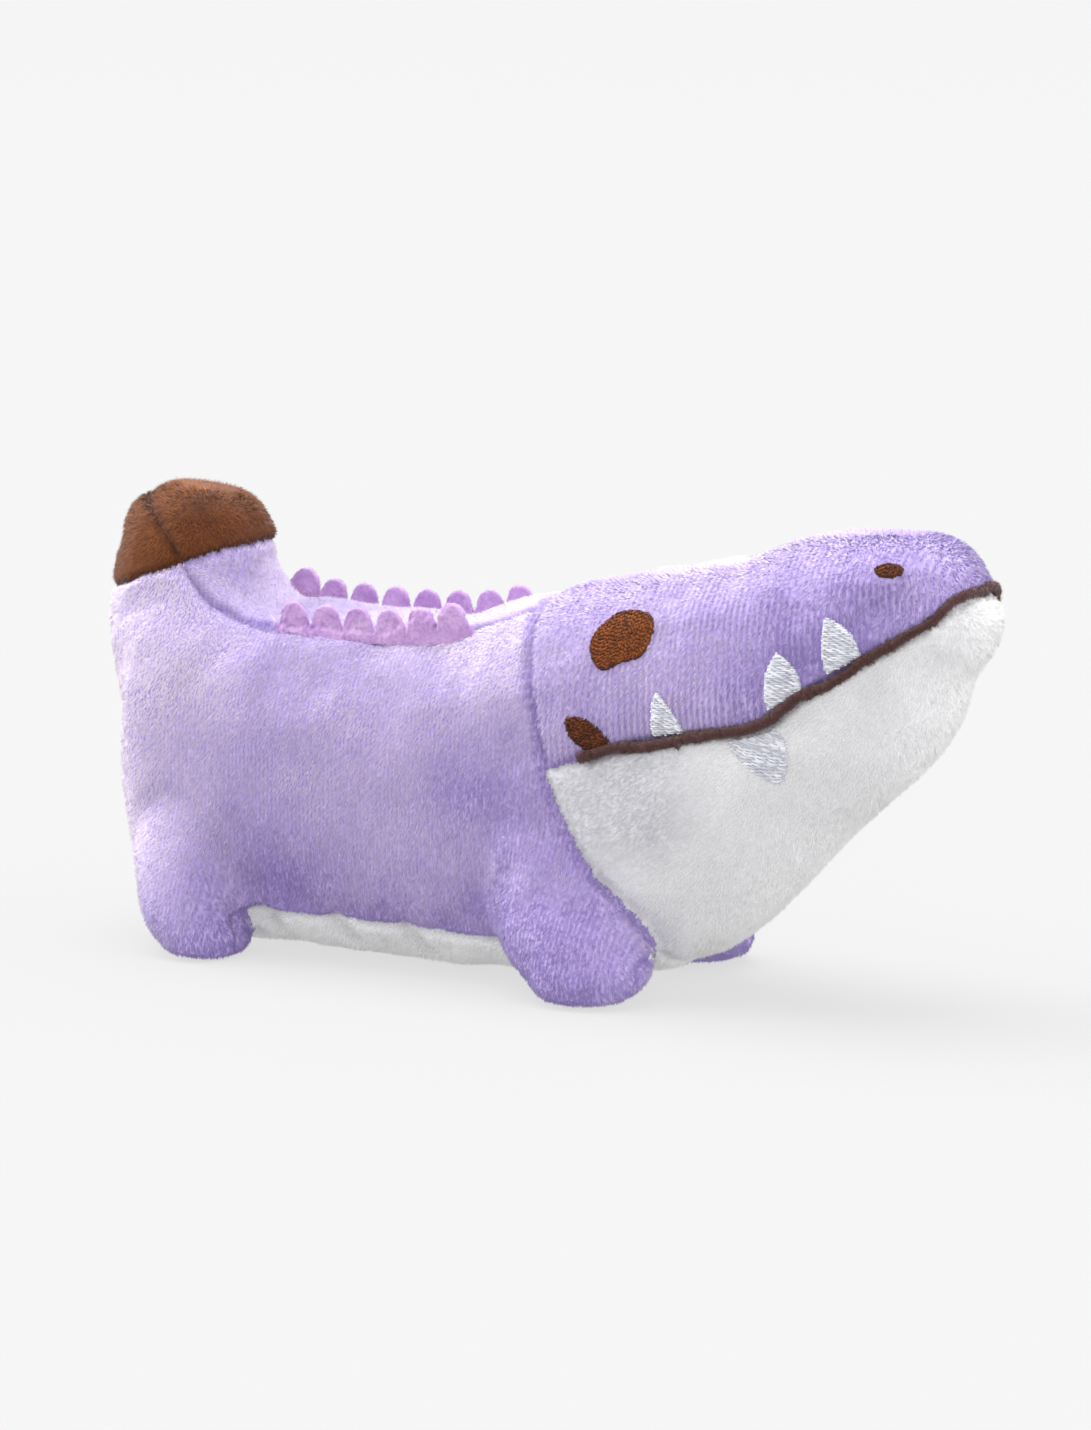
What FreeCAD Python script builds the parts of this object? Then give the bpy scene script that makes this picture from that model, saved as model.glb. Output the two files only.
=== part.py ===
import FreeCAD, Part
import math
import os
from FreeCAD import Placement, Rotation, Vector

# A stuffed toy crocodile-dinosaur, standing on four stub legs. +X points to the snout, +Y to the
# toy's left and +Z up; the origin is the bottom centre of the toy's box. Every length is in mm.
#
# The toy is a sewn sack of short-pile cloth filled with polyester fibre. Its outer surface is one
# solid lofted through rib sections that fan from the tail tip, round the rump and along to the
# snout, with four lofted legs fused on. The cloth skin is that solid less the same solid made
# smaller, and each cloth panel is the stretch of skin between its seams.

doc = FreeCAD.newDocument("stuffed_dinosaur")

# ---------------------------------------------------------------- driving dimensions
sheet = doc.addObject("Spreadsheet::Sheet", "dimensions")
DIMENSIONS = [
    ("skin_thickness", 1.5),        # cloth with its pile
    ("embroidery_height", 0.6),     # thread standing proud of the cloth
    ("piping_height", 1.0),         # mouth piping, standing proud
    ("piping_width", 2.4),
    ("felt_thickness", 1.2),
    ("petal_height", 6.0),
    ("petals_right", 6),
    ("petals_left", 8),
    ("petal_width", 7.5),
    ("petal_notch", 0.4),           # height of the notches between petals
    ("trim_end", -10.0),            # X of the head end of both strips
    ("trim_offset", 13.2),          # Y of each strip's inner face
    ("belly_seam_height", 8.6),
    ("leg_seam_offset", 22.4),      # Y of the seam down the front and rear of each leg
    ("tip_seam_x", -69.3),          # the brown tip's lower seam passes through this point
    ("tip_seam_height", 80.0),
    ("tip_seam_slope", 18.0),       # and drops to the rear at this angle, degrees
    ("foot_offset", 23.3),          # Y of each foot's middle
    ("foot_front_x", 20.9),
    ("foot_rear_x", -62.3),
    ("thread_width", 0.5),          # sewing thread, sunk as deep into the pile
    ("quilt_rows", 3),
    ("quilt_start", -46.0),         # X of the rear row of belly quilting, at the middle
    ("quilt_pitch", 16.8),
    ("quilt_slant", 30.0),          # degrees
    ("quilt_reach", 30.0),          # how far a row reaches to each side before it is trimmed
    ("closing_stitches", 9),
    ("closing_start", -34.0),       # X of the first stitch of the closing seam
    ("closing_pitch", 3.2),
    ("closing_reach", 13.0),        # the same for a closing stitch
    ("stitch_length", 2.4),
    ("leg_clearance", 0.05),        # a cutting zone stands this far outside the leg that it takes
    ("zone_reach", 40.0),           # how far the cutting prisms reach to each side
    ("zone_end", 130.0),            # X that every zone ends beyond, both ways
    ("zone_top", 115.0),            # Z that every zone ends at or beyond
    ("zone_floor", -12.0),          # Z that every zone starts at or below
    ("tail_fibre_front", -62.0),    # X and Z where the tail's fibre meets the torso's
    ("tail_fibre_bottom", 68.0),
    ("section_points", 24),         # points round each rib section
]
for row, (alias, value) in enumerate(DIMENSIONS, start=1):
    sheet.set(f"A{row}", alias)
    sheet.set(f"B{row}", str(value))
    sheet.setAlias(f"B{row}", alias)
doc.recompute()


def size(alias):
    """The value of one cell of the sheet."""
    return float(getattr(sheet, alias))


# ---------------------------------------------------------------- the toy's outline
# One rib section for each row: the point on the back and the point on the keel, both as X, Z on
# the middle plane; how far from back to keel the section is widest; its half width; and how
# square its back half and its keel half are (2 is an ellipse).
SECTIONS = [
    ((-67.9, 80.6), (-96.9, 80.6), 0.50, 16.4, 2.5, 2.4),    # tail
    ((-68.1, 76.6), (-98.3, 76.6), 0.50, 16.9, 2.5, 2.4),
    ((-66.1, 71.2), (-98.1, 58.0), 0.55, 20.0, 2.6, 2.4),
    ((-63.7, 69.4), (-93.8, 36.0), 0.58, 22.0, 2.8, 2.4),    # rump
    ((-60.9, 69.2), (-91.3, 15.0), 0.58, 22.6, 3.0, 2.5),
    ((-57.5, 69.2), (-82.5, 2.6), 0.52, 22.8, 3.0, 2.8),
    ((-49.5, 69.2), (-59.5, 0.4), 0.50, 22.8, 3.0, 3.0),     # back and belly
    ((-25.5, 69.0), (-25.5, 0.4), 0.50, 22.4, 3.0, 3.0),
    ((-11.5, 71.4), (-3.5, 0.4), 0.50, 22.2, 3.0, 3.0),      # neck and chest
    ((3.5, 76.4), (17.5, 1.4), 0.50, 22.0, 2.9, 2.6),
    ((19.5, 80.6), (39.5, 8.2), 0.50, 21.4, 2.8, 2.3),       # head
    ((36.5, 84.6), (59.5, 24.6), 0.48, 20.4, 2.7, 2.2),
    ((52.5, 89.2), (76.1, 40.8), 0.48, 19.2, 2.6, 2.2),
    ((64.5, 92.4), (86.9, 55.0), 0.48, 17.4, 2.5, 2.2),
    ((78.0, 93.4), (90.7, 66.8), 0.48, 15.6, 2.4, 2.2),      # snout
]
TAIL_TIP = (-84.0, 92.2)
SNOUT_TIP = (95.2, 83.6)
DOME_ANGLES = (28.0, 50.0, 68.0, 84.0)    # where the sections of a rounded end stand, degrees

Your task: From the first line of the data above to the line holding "from FreeCAD import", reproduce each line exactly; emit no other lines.

Answer to the exercise:
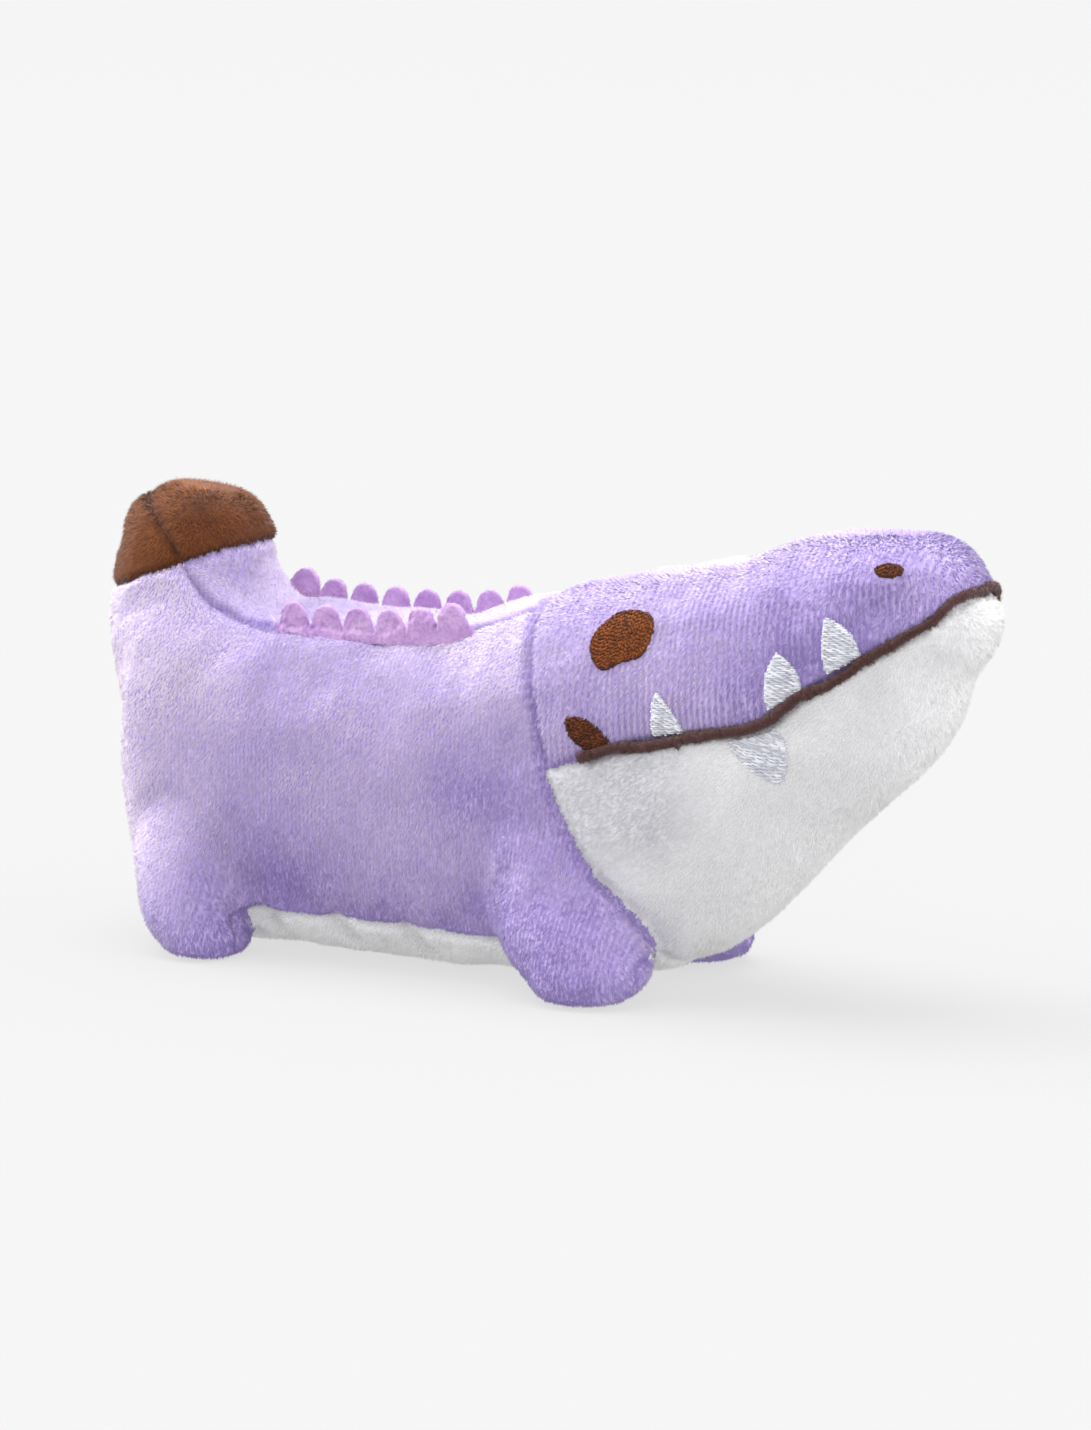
What FreeCAD Python script builds the parts of this object? Then give the bpy scene script that makes this picture from that model, saved as model.glb. Output the two files only.
=== part.py ===
import FreeCAD, Part
import math
import os
from FreeCAD import Placement, Rotation, Vector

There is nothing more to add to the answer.